Harries K. Soc. Sci. Med. 1997; 45(8): 1251-1264.

Affiliation

Department of Geography, UMBC, Baltimore, MD 21250, USA.

Copyright

(Copyright © 1997, Elsevier Publishing)

DOI

unavailable

PMID

9381238

Abstract

In the last decade violence has emerged as a public health issue, with concomitant interest in surveillance and prevention. This paper is an extension of earlier work seeking to expand the ecological analysis of violence across jurisdictional boundaries, sharpen the level of resolution of such analysis, and ultimately inform small area policy applications in terms of public health initiatives for violence reduction. The underlying model is drawn from stress theory and rests on a set of social indicators representing stress in the Baltimore area. In the earlier work, a set of 24 variables describing violence and socioeconomic conditions across some 1358 areas was factor analyzed and the resulting scores were mapped and interpreted. The present paper takes the analysis a step further in an attempt to identify groups of observations with common traits in order to assist public health professionals and other relevant decision-makers in the process of trauma surveillance, response, and prevention. Cluster analysis was used to combine most similar observations in terms of the three orthogonal factors, and the resulting cluster affiliations were mapped in geographic space.
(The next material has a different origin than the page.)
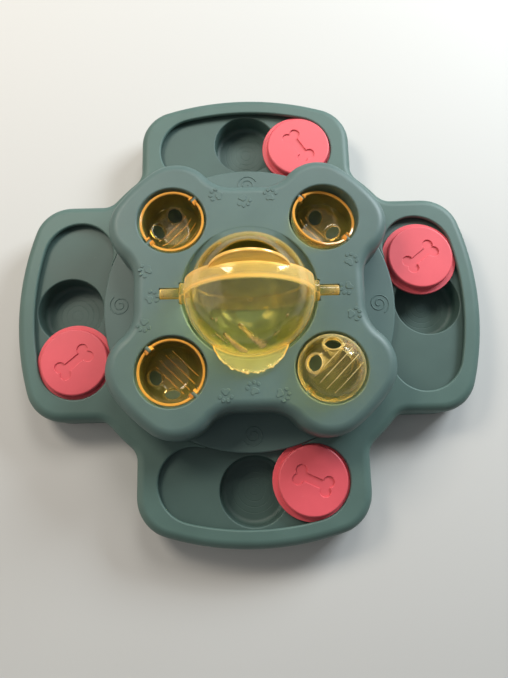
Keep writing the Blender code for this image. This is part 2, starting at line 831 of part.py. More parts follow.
def make_cup_mesh():
    """One flip cup about its pivot: local X along the pegs, opening up, snap slots in the rim."""
    inner_radius_of_cup = cup_radius - cup_wall
    flat_share = cup_flat_radius / cup_radius
    outside = cup_profile(cup_radius, cup_flat_radius, cup_rim_rise) + [(0.0, cup_rim_rise)]
    cup = turned_solid("cup", outside, cup_segments)
    inside = cup_profile(inner_radius_of_cup, inner_radius_of_cup * flat_share, cup_rim_rise)
    inside += [(inside[-1][0], cup_rim_rise + overrun), (0.0, cup_rim_rise + overrun)]
    cut(cup, turned_solid("cup_inside", inside, cup_segments))
    slot_radius = peg_radius + peg_clearance
    bore = post("peg_bore", slot_radius, -cup_radius - overrun, cup_radius + overrun, boss_segments)
    bore.data.transform(Matrix.Rotation(math.pi / 2.0, 4, "Y"))
    cut(cup, bore)
    reach = cup_radius + overrun
    cut(cup, block("snap_mouth", (-reach, -snap_mouth / 2.0, 0.0), (reach, snap_mouth / 2.0, reach)))
    floor_z = -math.sqrt(cup_radius ** 2 - cup_hole_along ** 2 - cup_hole_out ** 2)
    holes = []
    for side in (-1.0, 1.0):
        lean = Vector((side * cup_hole_along, cup_hole_out, floor_z))
        hole = post("treat_hole", cup_hole_radius, cup_radius - 3.0 * cup_wall, cup_radius + overrun,
                    boss_segments)
        hole.data.transform(lean.to_track_quat("Z", "X").to_matrix().to_4x4())
        holes.append(hole)
    cut(cup, joined(holes))
    mesh = cup.data.copy()
    remove(cup)
    return mesh


def make_cup(key, mesh, material):
    """One flip cup on its pegs, at its rest tilt."""
    angle = cup_angles[key]
    place = around([angle], cup_place)[0]
    pivot = empty(f"cup_{key}_pivot", (place[0], place[1], cup_axis_z), angle - math.pi / 2.0)
    cup = bpy.data.objects.new(f"cup_{key}", mesh)
    bpy.context.scene.collection.objects.link(cup)
    cup.rotation_euler = (cup_rest_tilt[key], 0.0, 0.0)
    return finish(cup, f"cup_{key}", material, pivot)


def ball_arc(radius, start_y, end_y, steps):
    """(radius, y) points of a sphere's outline between two places on its axis."""
    start = math.asin(max(-1.0, min(1.0, start_y / radius)))
    end = math.asin(max(-1.0, min(1.0, end_y / radius)))
    points = []
    for i in range(steps + 1):
        angle = start + (end - start) * i / steps
        points.append((radius * math.cos(angle), radius * math.sin(angle)))
    return points


def to_ball_axis(obj):
    """Lays a solid turned about Z along Y, so that its +Z end looks back, and lifts it to the ball."""
    obj.data.transform(Matrix.Rotation(-math.pi / 2.0, 4, "X"))
    return obj


def make_ball_front(material, pivot):
    """Outer half of the ball: thick rim band, two push tabs, ears and pins."""
    outside = ball_arc(ball_radius, -ball_radius, rim_set_back, 8)
    outside = [(0.0, -ball_radius)] + outside[1:] + [(0.0, rim_set_back)]
    shell = to_ball_axis(turned_solid("ball_front_shell", outside, ball_segments))
    for number, angle in enumerate(tab_angles):
        tab = post(f"tab_{number}", tab_radius, -tab_thickness / 2.0, tab_thickness / 2.0, ball_segments,
                   (0.0, tab_reach - tab_radius))
        tab.data.transform(Matrix.Rotation(math.pi / 2.0 - angle, 4, "X"))
        add(shell, tab)
    for side in (-1.0, 1.0):
        lay = Matrix.Rotation(side * math.pi / 2.0, 4, "Y")
        start = inner_radius - inner_wall
        profile = [(0.0, start), (ear_radius, start), (ear_radius, ear_reach), (pin_radius, ear_reach),
                   (pin_radius, pin_reach), (0.0, pin_reach)]
        ear = turned_solid("ear", profile, boss_segments)
        ear.data.transform(lay)
        add(shell, ear)
    band_radius = inner_radius + band_gap
    cavity_radius = ball_radius - ball_wall
    inside = [(0.0, -cavity_radius)] + ball_arc(cavity_radius, -cavity_radius, -band_start, 5)[1:]
    inside += ball_arc(band_radius, -band_start, band_radius, 6)[:-1] + [(0.0, band_radius)]
    cut(shell, to_ball_axis(turned_solid("ball_inside", inside, ball_segments)))
    return finish(shell, "ball_front_shell", material, pivot)


def make_ball_back(material, pivot):
    """Inner half of the ball, let into the rim band, with the treat opening near its top."""
    start = -band_start + seat_gap
    outside = [(0.0, start)] + ball_arc(inner_radius, start, inner_radius, 6)[:-1] + [(0.0, inner_radius)]
    shell = to_ball_axis(turned_solid("ball_back_shell", outside, ball_segments))
    cavity = inner_radius - inner_wall
    inside = [(0.0, start - overrun), (cavity, start - overrun)]
    inside += ball_arc(cavity, 0.0, cavity, 4)[:-1] + [(0.0, cavity)]
    cut(shell, to_ball_axis(turned_solid("back_inside", inside, ball_segments)))
    chord = rim_set_back + tab_thickness / 2.0 + treat_edge_gap
    lean = math.asin((chord - treat_centre) / treat_radius)
    opening = arc((0.0, treat_centre), treat_radius, lean, math.pi - lean, 8)
    cut(shell, loft("treat_opening", [(opening, 0.0), (opening, ball_radius)]))
    return finish(shell, "ball_back_shell", material, pivot)


def make_foot(key, material):
    """A rubber foot in the ring under a well."""
    place = around([lobe_angles[key]], slide_radius)[0]
    profile = [(0.0, 0.0), (foot_radius - foot_edge, 0.0), (foot_radius, foot_edge),
               (foot_radius, foot_thickness), (0.0, foot_thickness)]
    foot = turned_solid(f"foot_{key}", profile, foot_segments, (place[0], place[1], 0.0))
    return finish(foot, f"foot_{key}", material)


def make_screws(name, places, head_top_z, tip_z, material):
    """A set of like screws from below: a round head and a plain shank."""
    for i, place in enumerate(places):
        profile = [(0.0, head_top_z - screw_head_height), (screw_head_taper, head_top_z - screw_head_height),
                   (screw_head_radius, head_top_z), (screw_radius, head_top_z), (screw_radius, tip_z),
                   (0.0, tip_z + screw_radius)]
        label = f"{name}_{i + 1}"
        screw = turned_solid(label, profile, screw_segments, (place[0], place[1], 0.0))
        finish(screw, label, material)


for old in list(bpy.data.objects):
    bpy.data.objects.remove(old)

base_green = plastic("base_green_plastic", (0.035, 0.125, 0.118), 0.55)
cover_green = plastic("cover_green_plastic", (0.040, 0.140, 0.135), 0.5)
pan_green = plastic("pan_green_plastic", (0.030, 0.110, 0.105), 0.6)
coral = plastic("coral_plastic", (0.62, 0.105, 0.135), 0.5)
amber = plastic("amber_plastic", (0.85, 0.60, 0.06), 0.08, 0.55, 0.6)
black_rubber = plastic("black_rubber", (0.02, 0.02, 0.02), 0.85)
screw_steel = steel("screw_steel", (0.55, 0.55, 0.55), 0.35)

make_base_shell(base_green)
make_base_pan(pan_green)
make_top_cover(cover_green)
for lobe in lobe_angles:
    make_slider(lobe, coral)
    make_foot(lobe, black_rubber)
flip_cup_mesh = make_cup_mesh()
for quarter_name in cup_angles:
    make_cup(quarter_name, flip_cup_mesh, amber)
ball_pivot = empty("ball_pivot", (0.0, 0.0, ball_axis_z), 0.0)
make_ball_front(amber, ball_pivot)
make_ball_back(amber, ball_pivot)
shell_head_z = seat_z - shell_boss_depth - seat_gap - boss_cup_floor - seat_gap
make_screws("base_screw", shell_boss_places(), shell_head_z, seat_z - screw_tip_room, screw_steel)
cover_tip_z = seat_z + cover_boss_height - pilot_end - screw_tip_room
make_screws("cover_screw", cover_boss_places(), pan_bottom_z - seat_gap, cover_tip_z, screw_steel)
bpy.context.view_layer.update()
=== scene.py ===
from math import acos, asin, atan2, copysign, cos, hypot, pi, radians, sin, sqrt

import bmesh
import bpy
from mathutils import Matrix, Vector


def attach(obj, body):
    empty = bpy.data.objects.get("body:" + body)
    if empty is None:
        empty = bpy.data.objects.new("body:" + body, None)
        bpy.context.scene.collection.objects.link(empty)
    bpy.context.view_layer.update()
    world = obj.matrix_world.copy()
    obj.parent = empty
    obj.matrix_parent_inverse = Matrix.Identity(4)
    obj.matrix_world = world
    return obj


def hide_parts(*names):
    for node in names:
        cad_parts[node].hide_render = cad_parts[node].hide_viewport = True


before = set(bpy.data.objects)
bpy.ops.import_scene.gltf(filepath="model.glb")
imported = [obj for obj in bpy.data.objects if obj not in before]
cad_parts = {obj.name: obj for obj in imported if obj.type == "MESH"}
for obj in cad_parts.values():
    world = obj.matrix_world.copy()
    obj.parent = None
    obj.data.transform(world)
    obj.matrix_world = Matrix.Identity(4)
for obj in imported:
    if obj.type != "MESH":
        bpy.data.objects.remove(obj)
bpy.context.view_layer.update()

# ---------------------------------------------------------------------------------------------------------
# Base shell: the upper base moulding in green polypropylene, injection moulded, open underneath. Its rim
# rounds over outside, and a thin lip round each kidney-shaped channel holds the discs' flanges down.
channel_z = 0.020
seat_z = 0.0203
lip_z = 0.0225
rim_z = 0.0245
shell_foot_z = 0.0015
shell_wall = 0.0025
rim_round = 0.006
lip_round = 0.0011
undercut = 0.0034
channel_play = 0.0004
channel_run_in = 0.0022
lobe_reach = 0.1495
lobe_end_radius = 0.182
lobe_half_width = 0.0715
lobe_corner_radius = 0.025
waist_radius = 0.116
waist_fillet = 0.012
rim_width = 0.0115
slide_radius = 0.116
slide_end_angle = radians(18.4)
disc_radius = 0.0211
skirt_radius = 0.0934
skirt_ring_radius = 0.0911
play = 0.0003
boss_radius = 0.003
boss_set_in = 0.0056
boss_z = seat_z - 0.008
boss_top_z = rim_z - 0.002
pilot_radius = 0.0012
overrun = 0.004
lobe_angles = {"front": 270.0, "right": 0.0, "rear": 90.0, "left": 180.0}
lobe_headings = [radians(angle) for angle in lobe_angles.values()]
lobe_centre = (0.0, lobe_end_radius - lobe_reach)
corner_x = lobe_half_width - lobe_corner_radius
corner_y = lobe_centre[1] - sqrt((lobe_end_radius - lobe_corner_radius) ** 2 - corner_x ** 2)
lobe_corner = (corner_x, corner_y)
slide_end = (slide_radius * sin(slide_end_angle), -slide_radius * cos(slide_end_angle))
middle = (0.0, 0.0)
level_share = 0.99999
level_edge = radians(15.0)
weld_distance = 0.000004
shortest_edge = 0.000002


def arc(centre, radius, start, end, steps):
    turn = [start + (end - start) * i / steps for i in range(steps + 1)]
    return [Vector((centre[0] + radius * cos(a), centre[1] + radius * sin(a))) for a in turn]


def heading(origin, target):
    return atan2(target[1] - origin[1], target[0] - origin[0])


def turned(points, angle):
    c, s = cos(angle), sin(angle)
    return [Vector((p.x * c - p.y * s, p.x * s + p.y * c)) for p in points]


def four_fold(half):
    """A whole outline from half of one quarter, which runs from the front to the diagonal."""
    quarter = [Vector((-p.x, p.y)) for p in reversed(half[1:-1])] + half
    return [p for i in range(4) for p in turned(quarter, i * pi / 2.0)]


def inset(points, distance):
    moved_in = []
    for i, point in enumerate(points):
        before = (point - points[i - 1]).normalized()
        after = (points[(i + 1) % len(points)] - point).normalized()
        normal = Vector((-before.y - after.y, before.x + after.x)).normalized()
        moved_in.append(point + normal * (distance / max(normal.dot(Vector((-after.y, after.x))), 0.5)))
    return moved_in


def rounding(radius, top_z, steps):
    """(inset, z) steps of a rounded edge that ends level at top_z."""
    turn = [pi / 2.0 * i / steps for i in range(steps + 1)]
    return [(radius * (1.0 - cos(a)), top_z - radius * (1.0 - sin(a))) for a in turn]


def placed(name, data):
    obj = bpy.data.objects.new(name, data)
    bpy.context.scene.collection.objects.link(obj)
    return obj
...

Although no spatial contiguity constraint was put on the clustering algorithm, many statistical clusters were also found to constitute geographic clusters. This implies that the process identified neighborhoods or parts of neighborhoods with shared traits in terms of the underlying set of stressors. Analysis of this type could be used by policy-makers to classify neighborhoods in terms of their needs for various services in addition to public health interventions, including policing, fire protection, building inspection, social work, and education.